DCE is not relevant in this case, or in general for what it’s worth.
It’s just that DCE gets run as part of applyPatternsAndFoldGreedily. I.e., today, it is inevitable when you use this function.
What I’m asking is is it okay to have this DCE applied as a side effect :slight_smile: .

You can also mark the op “modified in place” maybe?

IIUC it was not possible in that case.
Here is the relevant snippet llvm-project/SimplifyExtractStridedMetadata.cpp at b8758baa1b68e58d017384ab5028e4cf26202cdf · qcolombet/llvm-project · GitHub

      rewriter.startRootUpdate(op);
      // updateRootInplace: lambda cannot capture structured bindings in C++17
      // yet.
      op->replaceUsesOfWith(result, constantVal);
      rewriter.finalizeRootUpdate(op);

Actually, thinking on this, I agree with @nicolasvasilache that running DCE is actually an improvement.

The relevant patterns live in a dedicated pass (see llvm-project/SimplifyExtractStridedMetadata.cpp at memref_to_llvm · qcolombet/llvm-project · GitHub), so IIUC, they wouldn’t be grabbed by default.

Anyhow, reading between what you and @mehdi_amini said, we would likely prefer a single sweep approach. So now the question is can we fix the problematic pattern to fit in the conversion framework?

(There’s potentially another issue if we don’t do DCE, but I’ll explain it only if we manage/decide to make all our rewrite patterns compatible with the conversion driver.)

Thanks for bringing this up, Quentin!

On the more philosophical side, a significant difference that I notice between MLIR and LLVM passes is that in MLIR we allow for more flexibility about what a pass/conversion can do and we are stricter about the expected input IR. I would say that this is kind of expected due to the different level of maturity of both projects. To some extent many MLIR passes tend to expect almost pristine optimized IR so we end up running canonicalizers/cse and other cleanup transformations very very often (at least that’s what I’ve seen in some pipelines), which the consequent impact in compile time. On the contrary, I have the impression that LLVM passes are more resilient to arbitrary IR. Of course, some of them do define constraints on the input IR (loops must be rotated, LCSSA, etc.) but not to the level I see in MLIR. Hopefully, we will move MLIR closer to LLVM in that regard. In this sense, I’m supportive of whatever approach brings more optionality to applying cleanup passes.
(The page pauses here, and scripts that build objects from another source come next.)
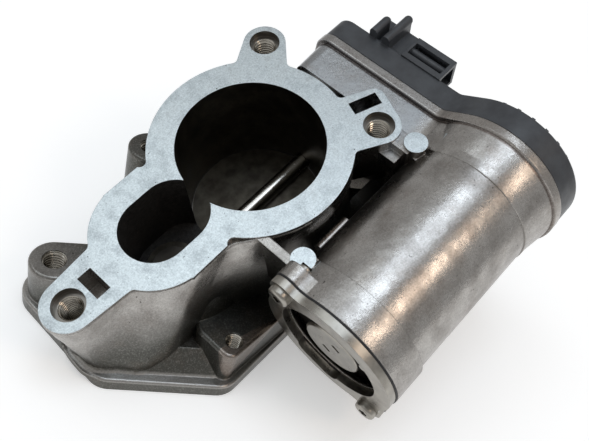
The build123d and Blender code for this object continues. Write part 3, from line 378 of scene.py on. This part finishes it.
def die_cast_aluminium(look):
    """Die-cast aluminium, as cast, then milled and bored: a satin mottled skin, pale milled flange faces,
    a bore browned by oil, a lobe crusted with dry soot, and cut metal round the holes."""
    material, mm = new_material("die_cast_aluminium")
    flange = in_flange_frame(material, mm)
    parts = add(material, "ShaderNodeSeparateXYZ", {"Vector": flange})
    x, y, z = (parts.outputs[i] for i in range(3))
    base = add(material, "ShaderNodeSeparateXYZ", {"Vector": mm}).outputs["Z"]
    from_bore = distance_from_axis(material, flange, 0.0, 0.0)

    in_pads = both(
        material,
        math_node(material, "GREATER_THAN", z, FACE_Z),
        math_node(material, "LESS_THAN", z, PADS_TOP_Z),
        math_node(material, "GREATER_THAN", y, PADS_END_Y),
        math_node(material, "LESS_THAN", x, PADS_END_X),
    )
    milled = math_node(material, "MAXIMUM", in_pads, math_node(material, "LESS_THAN", base, BASE_FACE_Z))
    cast = cast_skin(material, look, mm, x, y, z, base)
    finish = layer(material, milled, cast, milled_face(material, look, mm, from_bore))

    below = math_node(material, "LESS_THAN", z, UNDER_FACE_Z)
    in_bore = both(material, math_node(material, "LESS_THAN", from_bore, BORE_OUT), below)
    finish = layer(material, in_bore, finish, oiled_bore(material, look, mm))

    held = math_node(material, "MINIMUM", math_node(material, "MAXIMUM", x, LOBE_X[0]), LOBE_X[1])
    from_lobe = length(material, math_node(material, "SUBTRACT", x, held), y)
    in_lobe = both(material, math_node(material, "LESS_THAN", from_lobe, LOBE_OUT), below)
    finish = layer(material, in_lobe, finish, dry_soot(material, look, mm))

    cut = {"tone": linear("#77736D"), "rough": 0.3, "metal": 1.0, "height": 0.3, "edge": CUT_EDGE}
    for hole in FLANGE_HOLES:
        near = math_node(material, "LESS_THAN", distance_from_axis(material, flange, *hole), CUT_OUT)
        finish = layer(material, both(material, near, below), finish, cut)
    edge, height = finish.pop("edge"), finish.pop("height")
    return finish_surface(material, height, 0.06, 0.8, edge, **finish)


def plain_metal(name, colour, second, roughness, grain=0.3):
    """A turned, ground, plated or drawn metal: two near tones in soft clouds over a fine grain."""
    material, mm = new_material(name)
    cloud = noise(material, mm, 4.0, 3.0)
    tone = tone_cloud(material, cloud, 0.35, 0.65, colour, second)
    rough = spread(material, cloud, 0.3, 0.7, roughness + 0.06, roughness - 0.04)
    marks = noise(material, mm, grain, 2.0)
    return finish_surface(material, marks, 0.02, 0.5, 0.15 * MM, tone, rough, 1.0)


def moulded(name, colour, second, roughness):
    """A moulded or pressed non-metal: close tones, a fine moulded grain and a soft sheen."""
    material, mm = new_material(name)
    cloud = noise(material, mm, 5.0, 3.0)
    tone = tone_cloud(material, cloud, 0.35, 0.65, colour, second)
    rough = spread(material, cloud, 0.3, 0.7, roughness + 0.06, roughness - 0.06)
    marks = noise(material, mm, 0.5, 2.0)
    return finish_surface(material, marks, 0.03, 0.6, 0.3 * MM, tone, rough, 0.0)


SLOT_MATERIALS = {
    "ground_steel": lambda look: plain_metal("ground_steel", "#C9C6C0", "#B5B1AA", 0.22),
    "zinc_steel": lambda look: plain_metal("zinc_plated_steel", "#A9A59D", "#8F8B84", 0.3),
    "stainless_plate": lambda look: plain_metal("sooted_stainless_plate", "#56524A", "#403C36", 0.42),
    "bronze": lambda look: plain_metal("sintered_bronze", "#B98A57", "#9B7042", 0.4),
    "copper": lambda look: plain_metal("enamelled_copper", "#B4653A", "#9C4F2A", 0.3),
    "dark_steel": lambda look: plain_metal("dark_steel", "#56534F", "#3F3D3B", 0.38),
    "tin": lambda look: plain_metal("tinned_brass", "#CFCDC8", "#BDBAB3", 0.25),
    "cover_plastic": lambda look: moulded("moulded_nylon", look.cover_dark, look.cover_light, 0.42),
    "gear_plastic": lambda look: moulded("moulded_acetal", "#D9D3C4", "#CBC4B3", 0.38),
    "black_rubber": lambda look: moulded("moulded_rubber", "#17171A", "#202023", 0.6),
    "seal_bead": lambda look: moulded("silicone_bead", "#3A342E", "#2B2723", 0.5),
    "ferrite": lambda look: moulded("sintered_ferrite", "#33312F", "#262523", 0.55),
    "pale_plastic": lambda look: moulded("pale_thermoset", "#CBC6BA", "#BEB8AA", 0.4),
    "circuit_board": lambda look: moulded("circuit_board", "#1F5A38", "#184A2D", 0.35),
}


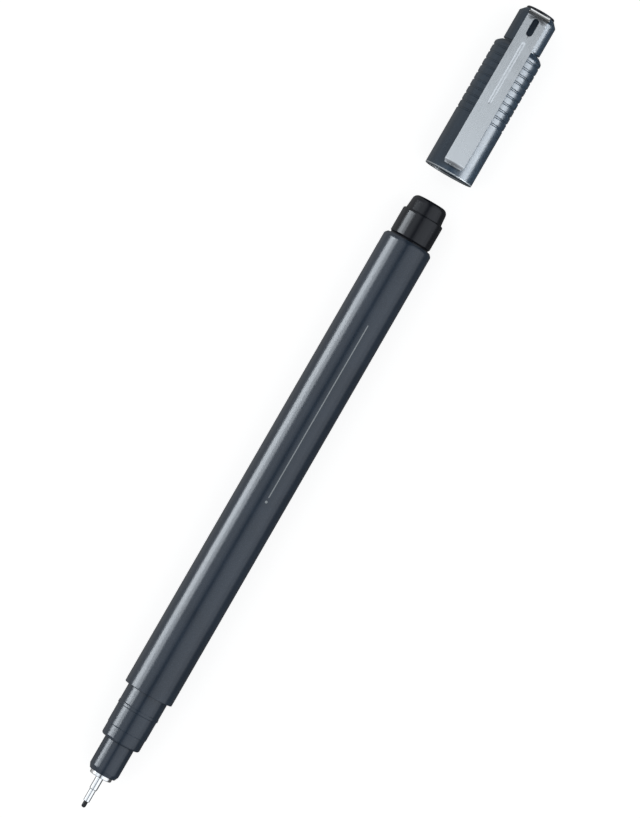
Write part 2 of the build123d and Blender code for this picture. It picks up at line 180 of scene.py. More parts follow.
class Recipe:
    """Adds shader nodes to one tree and wires them.

    STEP and ROWS lay the nodes out in the editor. The MIX numbers are the sockets of a Mix node
    that mixes colours: its amount, its two colours and its result.
    """

    STEP = (190, 160)
    ROWS = 5
    MIX_AMOUNT, MIX_FIRST, MIX_SECOND, MIX_RESULT = 0, 6, 7, 2

    def __init__(self, tree: bpy.types.NodeTree) -> None:
        """Starts on a tree that has been emptied."""
        self.tree = tree
        self.column = 0

    def add(self, kind: str, feeds: dict | None = None, **settings: object) -> bpy.types.Node:
        """Adds a node.

        Args:
            kind: The node's type name, without its ShaderNode prefix.
            feeds: Values or output sockets for its inputs, by name or number.
            settings: Properties of the node.

        Returns:
            The new node.
        """
        node = self.tree.nodes.new("ShaderNode" + kind)
        across, down = self.STEP
        node.location = (self.column * across, -(self.column % self.ROWS) * down)
        self.column += 1
        for key, value in settings.items():
            setattr(node, key, value)
        for key, value in (feeds or {}).items():
            if isinstance(value, bpy.types.NodeSocket):
                self.tree.links.new(value, node.inputs[key])
            else:
                node.inputs[key].default_value = value
        return node

    def math(self, operation: str, *values: object, clamp: bool = False) -> bpy.types.NodeSocket:
        """Adds a Math node and returns its output."""
        node = self.add("Math", dict(enumerate(values)), operation=operation, use_clamp=clamp)
        return node.outputs[0]

    def stretch(self, value: object, ramp: Ramp) -> bpy.types.NodeSocket:
        """Maps a value from one range to another, with soft ends.

        Args:
            value: The socket or number to map.
            ramp: Its own range and the range that it becomes.

        Returns:
            The clamped result.
        """
        feeds = {0: value, **dict(enumerate(ramp, 1))}
        return self.add("MapRange", feeds, interpolation_type="SMOOTHSTEP").outputs[0]

    def blend(self, amount: object, first: object, second: object) -> bpy.types.NodeSocket:
        """Mixes two colours.

        Args:
            amount: How much of the second colour shows.
            first: A colour socket or value.
            second: A colour socket or value.

        Returns:
            The mixed colour.
        """
        node = self.tree.nodes.new("ShaderNodeMix")
        node.data_type = "RGBA"
        feeds = {self.MIX_AMOUNT: amount, self.MIX_FIRST: first, self.MIX_SECOND: second}
        for number, value in feeds.items():
            if isinstance(value, bpy.types.NodeSocket):
                self.tree.links.new(value, node.inputs[number])
            elif number == self.MIX_AMOUNT:
                node.inputs[number].default_value = value
            else:
                node.inputs[number].default_value = (*value, 1)
        return node.outputs[self.MIX_RESULT]


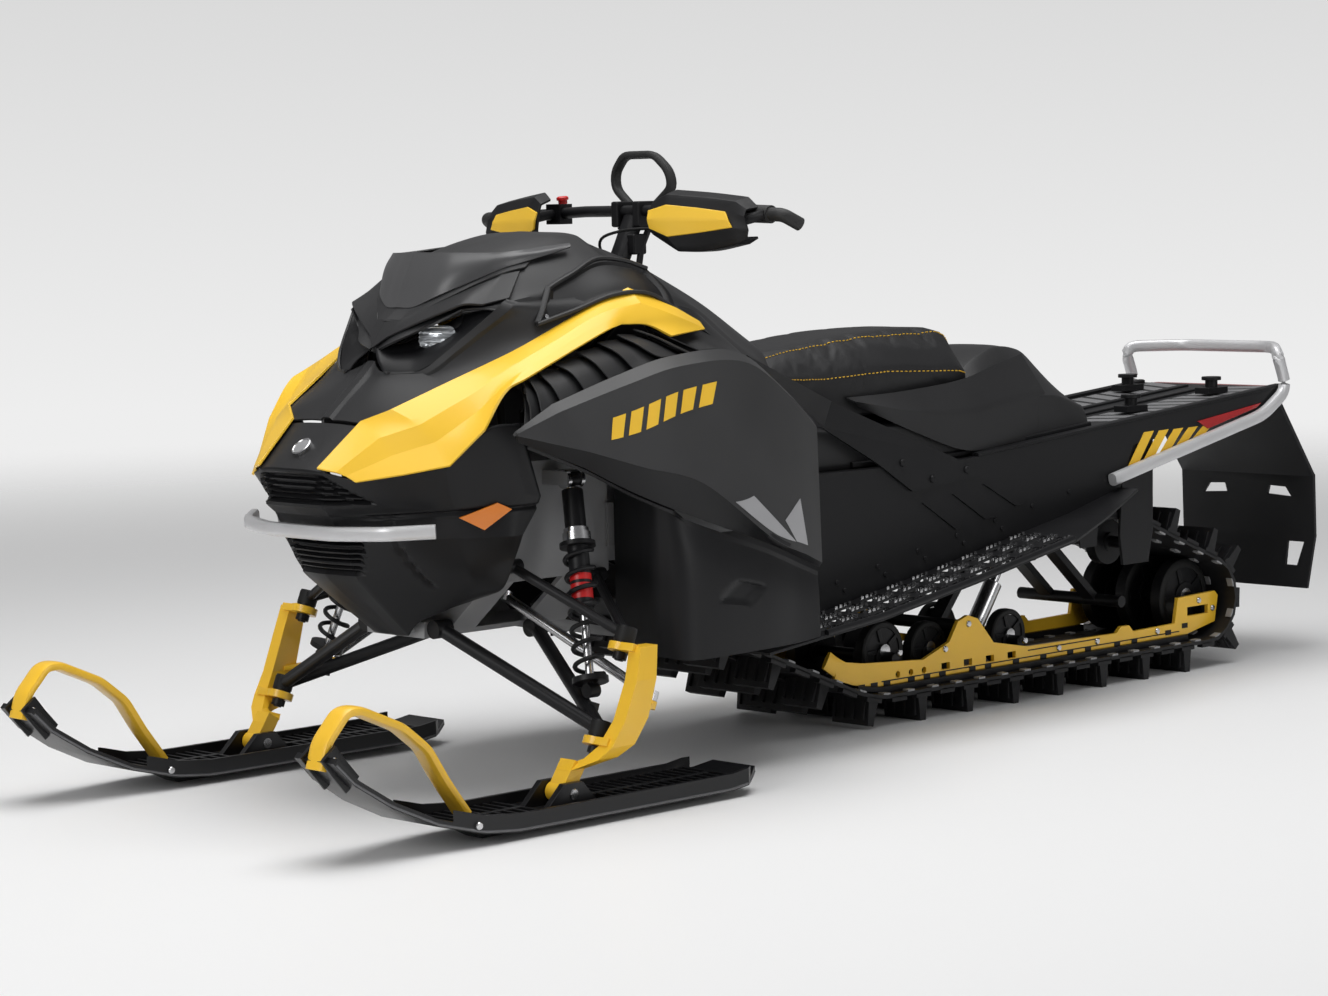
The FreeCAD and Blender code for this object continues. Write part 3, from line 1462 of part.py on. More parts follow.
def make_post():
    """The column, a yoke of two legs with a window between them, and the clamps round the bar."""
    axis = Vector(post_line).normalize()
    shape = rod(steer_point(0) - axis * 40, steer_point(0.5), size("column_radius"))
    for side in (-1, 1):
        leg = Vector(0, side * 22, 0)
        shape = shape.fuse(box_beam(steer_point(0.45) + leg, steer_point(0.93) + leg, 16, 30))
        clamp = Part.makeCylinder(size("clamp_radius"), 16, from_bar(0, side * 22 - 8, 0), Vector(0, 1, 0))
        shape = shape.fuse(clamp)
    shape = shape.fuse(box_beam(steer_point(0.4), steer_point(0.52), 60, 32))
    shape = shape.fuse(box_beam(steer_point(0.74), steer_point(0.82), 60, 28))
    bore = Part.makeCylinder(size("bar_radius") + 0.3, 80, from_bar(0, -40, 0), Vector(0, 1, 0))
    return shape.cut(bore)


free_form("steering_post", make_post())
bar_inner = from_bar(0, 130, 0)
bar_end = from_bar(8, 388, -10)
bar_run = [from_bar(8, -388, -10), from_bar(0, -130, 0), bar_inner, bar_end]
free_form("handlebar_tube", bent_tube(bar_run, size("bar_radius"), 60))


def on_bar(y):
    """The bar's middle line at a distance from the centre plane, on the outer run."""
    share = (abs(y) - bar_inner.y) / (bar_end.y - bar_inner.y)
    point = bar_inner + (bar_end - bar_inner) * share
    return Vector(point.x, math.copysign(point.y, y), point.z)


def make_grips():
    """Rubber sleeves on the bar's ends, each with its bent hook beyond the bar."""
    shapes = []
    for side in (-1, 1):
        start, end = on_bar(side * 290), on_bar(side * 389)
        outer = rod(start, end, size("grip_radius"))
        inner = rod(start - (end - start), end + (end - start), size("bar_radius") + 0.3)
        first = on_bar(side * 388.4)
        hook = bent_tube([first, on_bar(side * 420), first + Vector(-34, side * 42, -20)], 13, 14)
        shapes.append(outer.cut(inner).fuse(hook))
    return Part.Compound(shapes)


free_form("grips", make_grips())


def guard_loft(stations):
    """A loft along the bar: distance out, forward and depth of each section, its lowest and highest height."""
    wires = []
    for out, forward, deep, low, high in stations:
        centre = from_bar(forward, out, (low + high) / 2)
        wires.append(section(centre, Vector(0, 1, 0), deep, high - low))
    return Part.makeLoft(wires, True, True)


def make_guards():
    """A wind shell before each grip, held by a stay on the bar's end, and the plate on its front."""
    shell = guard_loft(((160, 58, 20, -34, 14), (205, 90, 22, -68, 26), (300, 92, 22, -48, 18),
                        (366, 56, 20, -28, 2)))
    shell = shell.fuse(rod(from_bar(48, 362, -13), on_bar(362) + Vector(size("grip_radius") + 0.4, 0, 0), 6))
    deep = 20 + 2 * size("guard_plate_thickness")
    plate = guard_loft(((170, 66, deep, -26, 2), (212, 90, deep, -36, 10), (296, 92, deep, -24, 4),
                        (340, 72, deep, -18, -8))).cut(shell)
    front = max(plate.Solids, key=lambda solid: solid.CenterOfMass.x)
    return both(shell), both(front)


guard_shells, guard_plates = make_guards()
free_form("hand_guards", guard_shells)
free_form("guard_inserts", guard_plates)


def make_strap():
    """The padded loop over the clamps, on a foot that rests on them."""
    foot_up = size("clamp_radius") + size("strap_foot_radius") + 0.4
    points = [from_bar(-2, -26, foot_up), from_bar(-16, -78, foot_up + 12), from_bar(-30, -66, foot_up + 62),
              from_bar(-34, -40, foot_up + 78)]
    points += [Vector(point.x, -point.y, point.z) for point in reversed(points)]
    foot = rod(from_bar(-2, -30, foot_up), from_bar(-2, 30, foot_up), size("strap_foot_radius"))
    return bent_tube(points, 8, 8).fuse(foot)


free_form("strap_loop", make_strap())


def make_controls():
    """The switch and throttle blocks, bored for the bar."""
    shapes = []
    for side in (-1, 1):
        block = Part.makeBox(34, 40, 40, from_bar(-18, side * 210 - 20, -24))
        shapes.append(block.cut(rod(on_bar(side * 150), on_bar(side * 270), size("bar_radius") + 0.3)))
    return Part.Compound(shapes)


free_form("bar_controls", make_controls())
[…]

This is a long-running consideration whether to clean up IR upon creation or to emit whatever is the most natural and keep cleanups separate. So far, we have mostly erred on the side of separate cleanups with as rationale the desire to avoid duplicating the canonicalization logic into the internals of every pass.

I would agree that having a pass produce “more canonical” code is desirable. However, I would find it surprising if a pass started doing something with the IR it is not expected to touch. Loop rotation shouldn’t do SRoA in straight-line code, and memref-to-llvm shouldn’t touch things that are neither memref nor llvm IMO. It would be nice to be able to run some sort of “local DCE / canonicalization” on the IR produced or otherwise affected by the pass. This may require a new driver…

The patterns living in a dedicated pass is exactly the problem for the multi-sweep setup. If it does not or cannot grab them and the existing lowering is removed, it is no longer able to lower…

To fit these patterns in the conversion framework, we can rewrite them so that they are rooted at the op that is actually rewritten by the pattern. There is a mechanism for a pattern to consider any op as potential root that Nicolas mentioned above.

Alternatively, it may be possible to set up a complex dynamic legality for the op the pattern is currently rooted at that marks the op as illegal if it has users that need to be rewritten and illegal otherwise. Beyond duplicating the matching logic of the pattern in the legality checker, it will also have to grapple with the fact that dialect conversion doesn’t always erase the original ops immediately so they remain in the use list. I expect using updateRootInPlace with setOperand inside to remove the actual use, but that starts getting oddly specific in the pattern and therefore fragile.

There’s also the fact that MLIR operation set is not closed, so it is really difficult to create passes that are robust to input IR variations because they may contain absolutely random operations. This may also result in passes giving up a bit too quickly when trying to reason about IR.

Ok so we should look into making sure DCE doesn’t run as part of what we’re trying to do.

Side question, when you say “cannot grab them”, is it possible for something to fail to grab some patterns? (In the sense, is it possible that a call to populateXXXXPatterns to fail?) (Just curious.)

Just to double check, what you’re saying is regardless of where the patterns live, we should be able to get them by just calling into populateMemRefToLLVMConversionPatterns (in this specific case.)

If so, that makes a lot of sense and the multi-sweep is indeed problematic.

Okay, let me try to look into that.

Thanks!

There’s no failure path in these, so technically one cannot fail to just grab the patterns. However, taking regular RewritePatterns that were not carefully written for use with dialect conversion will crash the rewriter driver with a very high probability. Knowing that, if I had been setting up a dialect conversion call, I would consider myself to be unable to grab those patterns because they would break my flow.

What I am saying is that some (most?) downstreams do exactly that. For example, iree/ConvertToLLVM.cpp at 35f244ccb18435410cf5b5b998d08383301d84b4 · iree-org/iree · GitHub. It doesn’t mean they are doing it the right way, or that we cannot change the mechanism upstream. But it is nicer to think about a transition plan for those.